L’élaboration de l’exposition a duré trois ans, en écumant ouvrages et archives qui n’ont laissé que peu de place à la moitié du genre humain…
Si aujourd’hui les femmes sortent et s’habillent comme elles le veulent, cela leur a longtemps été interdit, comme on peut le constater à la lecture d’arrêtés d’interdiction de porter le pantalon.
Des activistes ont pourtant réussi à créer et gérer des titres de presse, dont La Fronde. Tout en rencontrant de grandes difficultés dans une ville devenue malthusienne. Dans la seconde moitié du 20e siècle, les luttes féministes se concentrent sur la liberté sexuelle et le droit de disposer de son corps, avec l’octroi en 1967 du droit à la contraception puis la conquête en 1975 du droit à l’interruption volontaire de grossesse. C’est toute cette histoire que relate au fil des salles une exposition essentielle pour comprendre la place des femmes d’aujourd’hui. Les hommes sont bienvenus ! L’entrée est gratuite pour les personnes handicapées et un accompagnateur. Côté accessibilité, des ateliers pour tous sont organisés, de même que des visites en LSF (voir en Agenda) mais aucune descriptive pour les visiteurs déficients visuels.
Les robes de Frida Kahlo
C’est un aspect étonnant de la vie de la peintre mexicaine Frida Kahlo (1907-1954) qu’expose le musée de la mode du Palais Galliera : jusqu’au 5 mars 2023, Frida Kahlo, au-delà des apparences présente en effet la garde-robe et le style d’une femme engagée politiquement et dans la mise en valeur des cultures mexicaines.

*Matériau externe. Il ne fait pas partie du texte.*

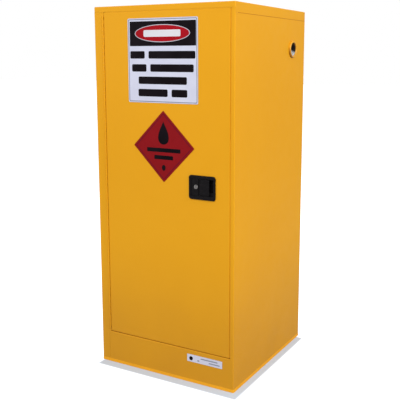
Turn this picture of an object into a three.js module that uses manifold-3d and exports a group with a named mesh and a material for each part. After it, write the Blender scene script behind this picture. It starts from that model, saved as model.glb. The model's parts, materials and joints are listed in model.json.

En introduction, le visiteur découvre les parents de l’artiste, le goût de son père pour la photographie, l’enfance de Frida marquée par la poliomyélite qui altéra l’une de ses jambes, sa jeunesse jusqu’à l’accident de tramway lors duquel une barre métallique la transperça du vagin à la colonne vertébrale ce qui l’obligea à porter toute sa vie des corsets exposés ici avec sa prothèse de jambe. Ce calvaire, qui a nourri toute son oeuvre, s’est poursuivi par l’amputation de la jambe droite, quelques mois avant sa mort. On regrettera toutefois que cette présentation chronologique soit déployée dans un corridor étroit où les visiteurs s’agglutinent et dont on a hâte de sortir malgré les documents passionnants qu’elle comporte.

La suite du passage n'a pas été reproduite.